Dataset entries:
++++++++

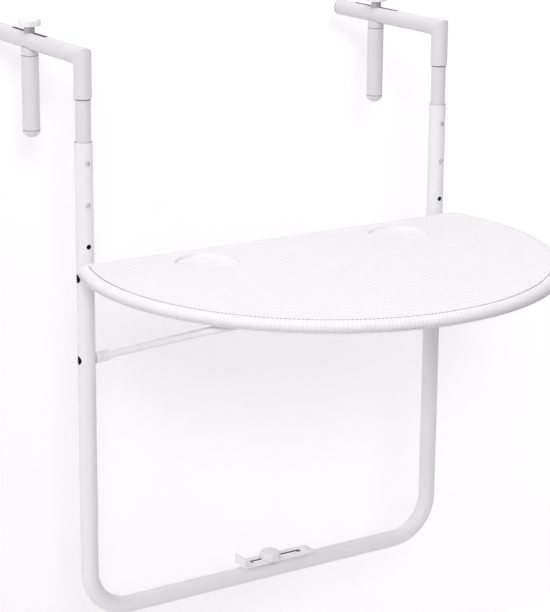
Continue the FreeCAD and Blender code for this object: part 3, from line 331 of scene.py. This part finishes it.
def rattan():
    """The woven surface; painted shade greys its valleys and darkens its outer wall into the fine line by the
    rim
    """
    material, shader, base, place = new_material("white_rattan_plastic")
    slanted = base.node("ShaderNodeMapping", {"vector_type": "TEXTURE"},
                        {"Vector": place, "Location": WEAVE_MIDDLE, "Rotation": (0.0, 0.0, WEAVE_TURN)})
    along = base.node("ShaderNodeMapping", {}, {"Vector": slanted, "Scale": (FIBRE_STRETCH, 1.0, 1.0)})
    across = base.node("ShaderNodeMapping", {}, {"Vector": slanted, "Scale": (1.0, FIBRE_STRETCH, 1.0)})
    even = base.node("ShaderNodeTexChecker", {}, {"Vector": slanted, "Scale": 1.0 / STRAND}, output="Fac")
    fibres = base.node("ShaderNodeMix", {"data_type": "FLOAT"},
                       {0: even, 2: noise(base, along, FIBRE_SIZE, 3.0),
                        3: noise(base, across, FIBRE_SIZE, 3.0)})
    height = part_of(base, place, "Z")
    # painted shade: the valleys below the strand tops turn greyer
    valley_shade = falling(base, height, TOP_LEVEL - WEAVE_RELIEF, TOP_LEVEL, "SMOOTHSTEP")
    # painted shade: the outer wall of the weave turns dark, the shade of the groove beside the rim
    edge = falling(base, height, TOP_LEVEL - EDGE_DEPTH, TOP_LEVEL - EDGE_START)
    clouds = noise(base, place, WOVEN_CLOUDS, 3.0)
    grey = 0.22 * valley_shade + 0.2 * fibres + 0.2 * clouds
    woven = tint(base, grey, (0.905, 0.887, 0.905), (0.8, 0.784, 0.8))
    join(blend(base, edge, woven, GROOVE_SHADE_COLOUR), shader, "Base Color")
    join(0.42 + 0.12 * fibres + 0.06 * clouds, shader, "Roughness")
    join(relief(base, fibres, FIBRE_HEIGHT), shader, "Normal")
    return material


rattan_plastic = rattan()


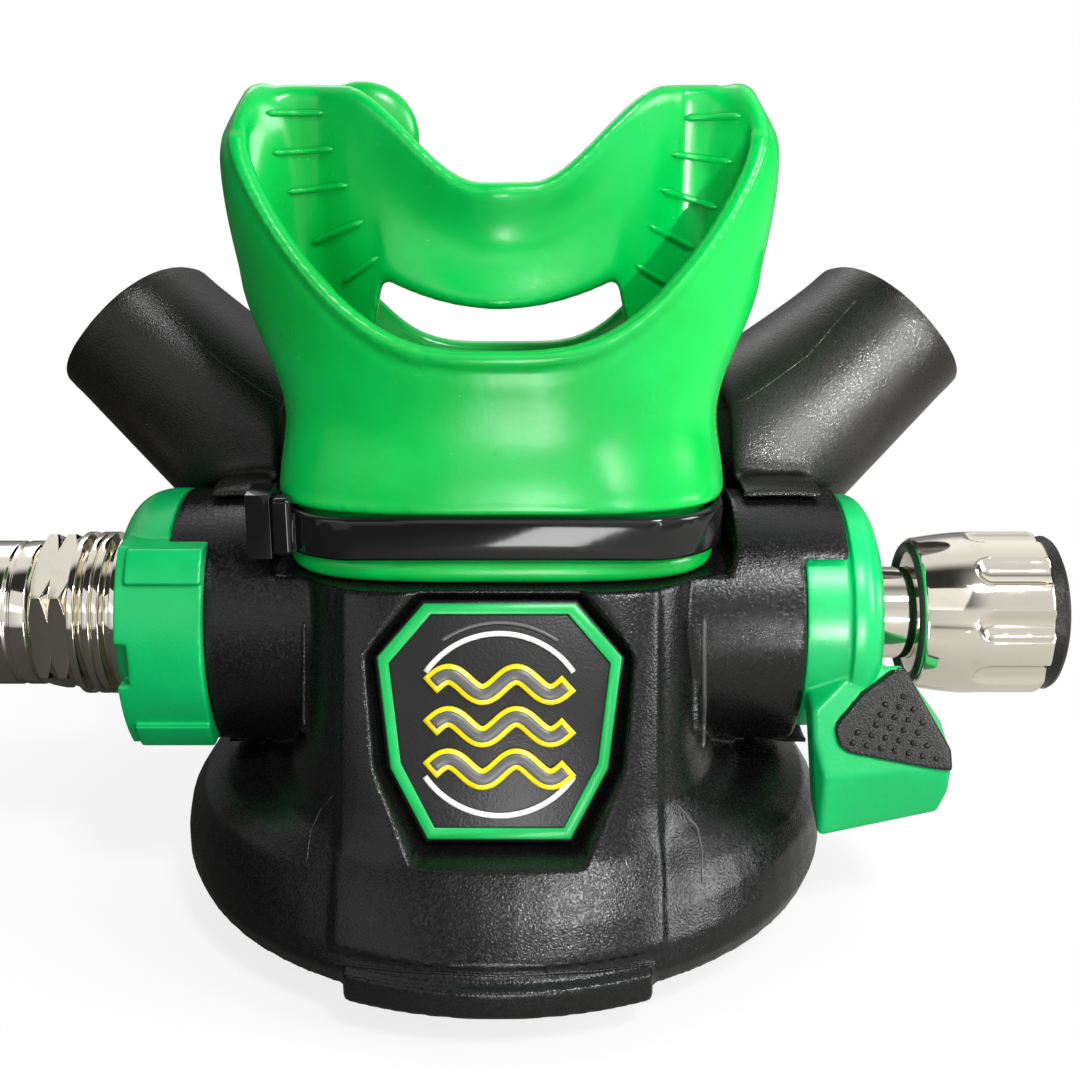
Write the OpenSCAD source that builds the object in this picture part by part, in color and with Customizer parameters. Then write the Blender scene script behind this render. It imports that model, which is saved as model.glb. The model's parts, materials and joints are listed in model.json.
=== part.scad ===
// Second stage of a scuba regulator, standing on its front cover with the mouthpiece up.
// X runs from the hose fitting (-X) to the adjusting knob (+X), Z from the cover to the mouthpiece,
// and -Y is the badge side, with the exhaust tee on the +Y side.
// The origin is the centre of the front cover's resting face. Millimetres.

/* [Case] */
// Outer radius of the round drum
drum_r = 39.5; // [38:0.25:42]
// Height of the drum's rim above the resting face
rim_z = 5; // [4.6:0.1:5.4]
// Height of the drum's shoulder
shoulder_z = 18; // [17:0.25:19]
// Wall of the case
wall = 2.4; // [2:0.1:2.8]
// Half width of the tower that carries the mouthpiece
tower_hw = 22.6; // [21.5:0.1:23.5]
// Height of the tower's top above the valve axis
tower_rise = 9; // [8.8:0.1:9.6]
// Distance of the tower's front edge from the centre, at its top
tower_front = 17.4; // [17:0.1:18]
// Distance of the tower's back face from the centre
tower_back = 19; // [18.5:0.1:20]
// Half width of the raised front panel
panel_hw = 17.6; // [17:0.1:19]
// Height by which the panel stands proud of the tower
panel_rise = 0.4; // [0.3:0.1:0.7]
// Half width of the mouthpiece neck
neck_hw = 21.4; // [20.5:0.1:21.8]
// Half depth of the mouthpiece neck
neck_hd = 12.8; // [12:0.1:13.2]
// Height of the top of the neck
neck_z = 57; // [54:0.5:59]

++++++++

Quote the material exactly, leaving nothing out.

*Result for this task*
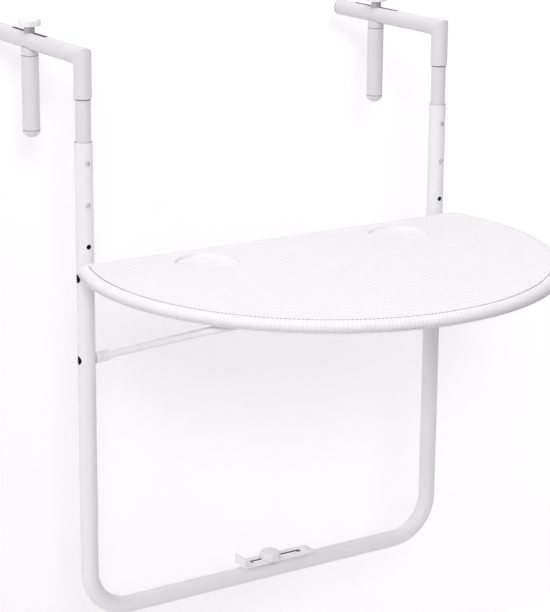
Continue the FreeCAD and Blender code for this object: part 3, from line 331 of scene.py. This part finishes it.
def rattan():
    """The woven surface; painted shade greys its valleys and darkens its outer wall into the fine line by the
    rim
    """
    material, shader, base, place = new_material("white_rattan_plastic")
    slanted = base.node("ShaderNodeMapping", {"vector_type": "TEXTURE"},
                        {"Vector": place, "Location": WEAVE_MIDDLE, "Rotation": (0.0, 0.0, WEAVE_TURN)})
    along = base.node("ShaderNodeMapping", {}, {"Vector": slanted, "Scale": (FIBRE_STRETCH, 1.0, 1.0)})
    across = base.node("ShaderNodeMapping", {}, {"Vector": slanted, "Scale": (1.0, FIBRE_STRETCH, 1.0)})
    even = base.node("ShaderNodeTexChecker", {}, {"Vector": slanted, "Scale": 1.0 / STRAND}, output="Fac")
    fibres = base.node("ShaderNodeMix", {"data_type": "FLOAT"},
                       {0: even, 2: noise(base, along, FIBRE_SIZE, 3.0),
                        3: noise(base, across, FIBRE_SIZE, 3.0)})
    height = part_of(base, place, "Z")
    # painted shade: the valleys below the strand tops turn greyer
    valley_shade = falling(base, height, TOP_LEVEL - WEAVE_RELIEF, TOP_LEVEL, "SMOOTHSTEP")
    # painted shade: the outer wall of the weave turns dark, the shade of the groove beside the rim
    edge = falling(base, height, TOP_LEVEL - EDGE_DEPTH, TOP_LEVEL - EDGE_START)
    clouds = noise(base, place, WOVEN_CLOUDS, 3.0)
    grey = 0.22 * valley_shade + 0.2 * fibres + 0.2 * clouds
    woven = tint(base, grey, (0.905, 0.887, 0.905), (0.8, 0.784, 0.8))
    join(blend(base, edge, woven, GROOVE_SHADE_COLOUR), shader, "Base Color")
    join(0.42 + 0.12 * fibres + 0.06 * clouds, shader, "Roughness")
    join(relief(base, fibres, FIBRE_HEIGHT), shader, "Normal")
    return material


rattan_plastic = rattan()


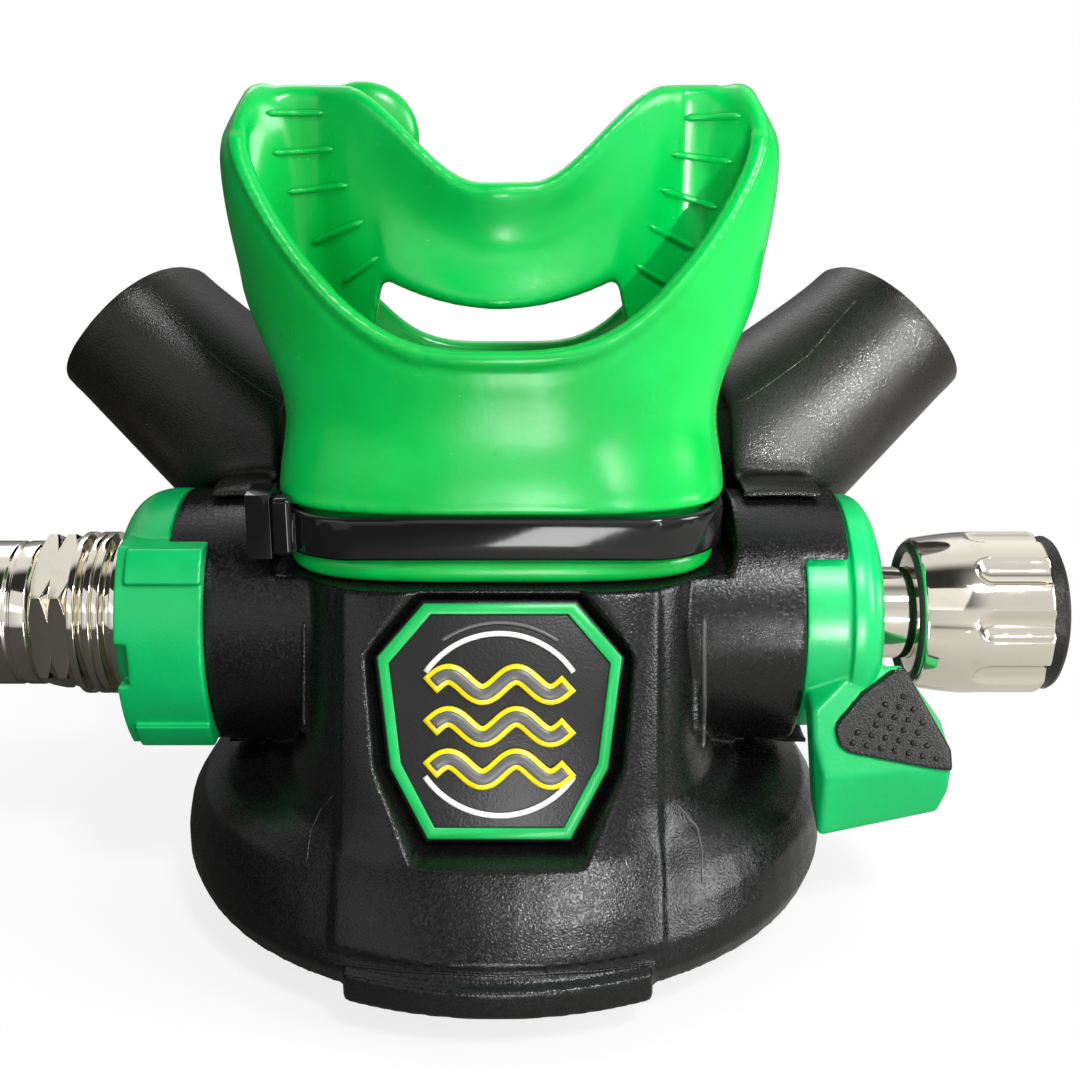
Write the OpenSCAD source that builds the object in this picture part by part, in color and with Customizer parameters. Then write the Blender scene script behind this render. It imports that model, which is saved as model.glb. The model's parts, materials and joints are listed in model.json.
=== part.scad ===
// Second stage of a scuba regulator, standing on its front cover with the mouthpiece up.
// X runs from the hose fitting (-X) to the adjusting knob (+X), Z from the cover to the mouthpiece,
// and -Y is the badge side, with the exhaust tee on the +Y side.
// The origin is the centre of the front cover's resting face. Millimetres.

/* [Case] */
// Outer radius of the round drum
drum_r = 39.5; // [38:0.25:42]
// Height of the drum's rim above the resting face
rim_z = 5; // [4.6:0.1:5.4]
// Height of the drum's shoulder
shoulder_z = 18; // [17:0.25:19]
// Wall of the case
wall = 2.4; // [2:0.1:2.8]
// Half width of the tower that carries the mouthpiece
tower_hw = 22.6; // [21.5:0.1:23.5]
// Height of the tower's top above the valve axis
tower_rise = 9; // [8.8:0.1:9.6]
// Distance of the tower's front edge from the centre, at its top
tower_front = 17.4; // [17:0.1:18]
// Distance of the tower's back face from the centre
tower_back = 19; // [18.5:0.1:20]
// Half width of the raised front panel
panel_hw = 17.6; // [17:0.1:19]
// Height by which the panel stands proud of the tower
panel_rise = 0.4; // [0.3:0.1:0.7]
// Half width of the mouthpiece neck
neck_hw = 21.4; // [20.5:0.1:21.8]
// Half depth of the mouthpiece neck
neck_hd = 12.8; // [12:0.1:13.2]
// Height of the top of the neck
neck_z = 57; // [54:0.5:59]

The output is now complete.